19
 
 She was leaving the gated community. Just like his guardian angel said she would. If he watched long enough, waited patiently enough, eventually she would come out. It seemed like years since he’d been waiting, but in reality it had only been weeks.
 
 She was in a car, a big jeep, and the side windows were dark, but through the front windshield he could see her. Her blond ponytail was visible over her right shoulder, but a baseball cap hid most of her face.
 
 He hated baseball caps.
 
 For a while he wasn’t sure what he should do. He’d been sent to Savannah by the guardian angel and had known the joy of being only a few miles from where she ate, where she slept, where she existed.
 
 A gate had stopped him from getting any closer, but that was okay. He didn’t need to be with her in the same room. That might be too much. Just to be close was special. Only now she was outside the gate, and she had passed him by mere feet.
 
 There were others with her. They were bad. The angel had told him so. It’s why they kept her locked away behind the gate. His mission was to find a way to free her from them. To bring her to the light of the angel.
 
 He should follow her now. The angel had meant for this moment to happen. This moment where she was free of the gate and he could get closer to her than a mile.
 
 But not too close. Too close was too much.
 
 * * *
 
 Forty days and counting.For Reilly the number was significant. As a fall-away Catholic, much to her Pop’s chagrin, she could understand there had to be forty days of suffering before the main event. It was the first week in March and the American was now only forty days away.
 
 She liked to count Monday through Wednesday as training days, but Odie had declared the event officially on as of the first practice round.
 
 So really she only had thirty-seven days left.
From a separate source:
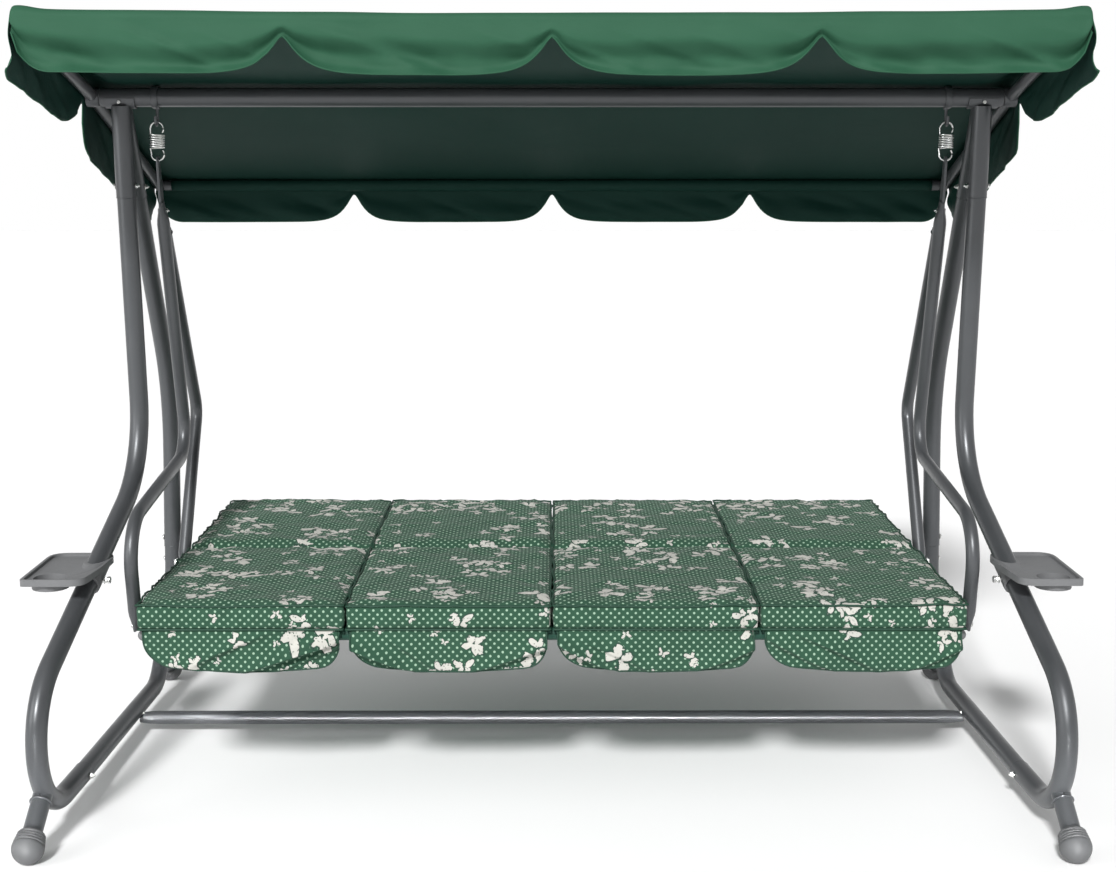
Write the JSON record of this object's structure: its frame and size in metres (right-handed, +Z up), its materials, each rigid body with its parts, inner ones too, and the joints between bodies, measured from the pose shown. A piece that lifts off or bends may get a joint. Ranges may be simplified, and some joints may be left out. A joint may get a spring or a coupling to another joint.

Thirty-seven days wasn’t nearly so Catholic as forty.
 
 “Why am I nervous?” she asked rhetorically.
 
 “Because you haven’t hit a ball in weeks and all the physical training and swing tweaking might have decreased your distance and your accuracy rather than improved them,” Kenny answered regardless.
 
 Odie whacked him across the head from the backseat.
 
 “Boy! Do you not have the sense God gave a grasshopper? Why would you say a thing like that for?”
 
 “I believe in speaking the truth.”
 
 “No, he believes it’s his duty as my older brother to torture me,” Reilly said over her shoulder. This morning, out of the blue, Odie had decreed it was time to put tech-nah-logy to the test.
 
 He’d already prefaced the day’s events with the warning three weeks was nowhere near enough time to work on extending Reilly’s distance, but with the Ides of March upon them, it was time to move on to phase two: iron shots.
 
 At this point, Reilly could see ridges in her abdomen where there hadn’t been any before. When she was locked into the Iron Maiden as she liked to call his apparatus, she no longer touched the plastic strips indicating her swing was as pure as it was ever going to be.
 
 Odie never let her see the computer’s simulated numbers. Not that a computer could be completely accurate, anyway. Wind, surface, the quality of the ball, all of those things had to be factored in as well.
 
 The only way to know how far she could hit it was to hit it.
 
 Kenny drove them to a golf course on the island that wasn’t normally open during the week in winter. Luke, who was once again on the road, had called in a favor of the greens manager and had made arrangements for Reilly to work out on the driving range. Reilly wouldn’t have minded playing a round, but Odie was insistent she follow the very structured schedule he had in place. There were shots he was going to have to re-teach her and he didn’t want her natural game style interfering with that.
 
 Kenny pulled into the lot and saw someone waiting for them at the entrance gate. He parked close and got out to fetch Reilly’s bag.
 
 “You Pete?”
 
 An older man in a heavy sweatshirt lifted his hand to them in acknowledgement. “Yep. Luke said to give you as much time as you needed.”
 
 Reilly walked over with her hand outstretched and the man gave it a quick shake. “I appreciate this.”
 
 “Sure, sure,” he said. “I have to tell you, though, I don’t think it’s going to make much of a difference. I mean call me crazy, but thinking you can play with the men…well, that’s just… crazy.”
 
 Reilly smiled, not offended by the man’s remarks considering that despite his objections to her playing, he was still willing to help her out.